Some coronal mass ejections, solar flares, and filaments head toward Earth. Their electromagnetic radiation gets here in about 8 minutes; their high-energy particles arrive a few days later. At times when these surges of particles are not coming to us, the normal solar wind particles are trapped by Earth’s magnetic fields in the regions called the Van Allen belts. The additional particles from a coronal mass ejection or other solar event that do come our way overwhelm the Van Allen belts, enabling matter in them to cascade Earthward. One of the most spectacular of such events in recent years occurred on and around October 31, 2003 (Halloween in the United States), filling the night skies with aurorae in many places around the world (see Section 6-5 for more details on Earth’s magnetic fields and aurorae).
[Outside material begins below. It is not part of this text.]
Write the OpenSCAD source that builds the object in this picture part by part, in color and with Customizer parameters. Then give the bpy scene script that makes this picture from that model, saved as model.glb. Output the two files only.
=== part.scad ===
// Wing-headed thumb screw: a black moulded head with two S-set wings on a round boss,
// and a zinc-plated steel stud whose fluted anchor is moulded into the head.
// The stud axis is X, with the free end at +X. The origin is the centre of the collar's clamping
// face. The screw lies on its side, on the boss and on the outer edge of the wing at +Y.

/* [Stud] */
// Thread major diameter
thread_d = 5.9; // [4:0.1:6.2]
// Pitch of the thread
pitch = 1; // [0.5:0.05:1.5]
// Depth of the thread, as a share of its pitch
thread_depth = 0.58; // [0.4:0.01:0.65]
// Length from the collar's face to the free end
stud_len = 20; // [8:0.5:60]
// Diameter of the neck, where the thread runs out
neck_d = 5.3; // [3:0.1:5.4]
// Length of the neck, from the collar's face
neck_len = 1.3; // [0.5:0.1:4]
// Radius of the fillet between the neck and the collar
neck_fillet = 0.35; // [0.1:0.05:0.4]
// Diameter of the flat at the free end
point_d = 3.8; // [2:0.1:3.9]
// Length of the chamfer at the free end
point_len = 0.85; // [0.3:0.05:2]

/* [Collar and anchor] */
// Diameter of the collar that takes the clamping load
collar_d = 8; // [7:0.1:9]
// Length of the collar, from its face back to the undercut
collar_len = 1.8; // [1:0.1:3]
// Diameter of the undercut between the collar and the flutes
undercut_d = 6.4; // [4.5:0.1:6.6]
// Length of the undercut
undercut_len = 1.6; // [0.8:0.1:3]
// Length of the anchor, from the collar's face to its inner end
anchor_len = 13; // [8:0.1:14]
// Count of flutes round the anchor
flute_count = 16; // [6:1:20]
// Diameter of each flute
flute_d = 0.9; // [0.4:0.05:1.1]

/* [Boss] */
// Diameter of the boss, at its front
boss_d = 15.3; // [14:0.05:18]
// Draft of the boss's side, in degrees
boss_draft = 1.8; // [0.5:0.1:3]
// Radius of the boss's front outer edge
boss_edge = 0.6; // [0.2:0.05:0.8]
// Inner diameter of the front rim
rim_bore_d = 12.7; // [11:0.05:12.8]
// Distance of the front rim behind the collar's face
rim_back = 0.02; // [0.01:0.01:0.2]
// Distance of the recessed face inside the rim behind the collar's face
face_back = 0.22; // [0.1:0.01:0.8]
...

Strong surges of high-energy particles from the Sun damage satellites, disrupt radio communications, short out power grids here, produce intense aurorae in Earth’s atmosphere, cause some of Earth’s atmosphere to gush into interplanetary space, and potentially harm or kill people in space. Collectively, this activity from the Sun that can affect us is called space weather.
Using the technology described in Chapter 3, several spacecraft now monitor the Sun and the space between it and Earth. These spacecraft observe gamma-ray, X-ray, ultraviolet, and visible parts of the Sun’s spectrum, and they provide both scientific and space weather information. These satellites also provide data that allow astronomers to accurately forecast several days in advance the arrival of dangerous levels of solar particles. In the past few years, modeling the Sun’s surface using helioseismology has become so sophisticated that we can even deduce what is happening on the side of the Sun facing away from Earth. As the Sun rotates, any hazardous activity there will sweep into view. By knowing what is coming even weeks ahead of time, astronauts and spacecraft can be better protected than ever before.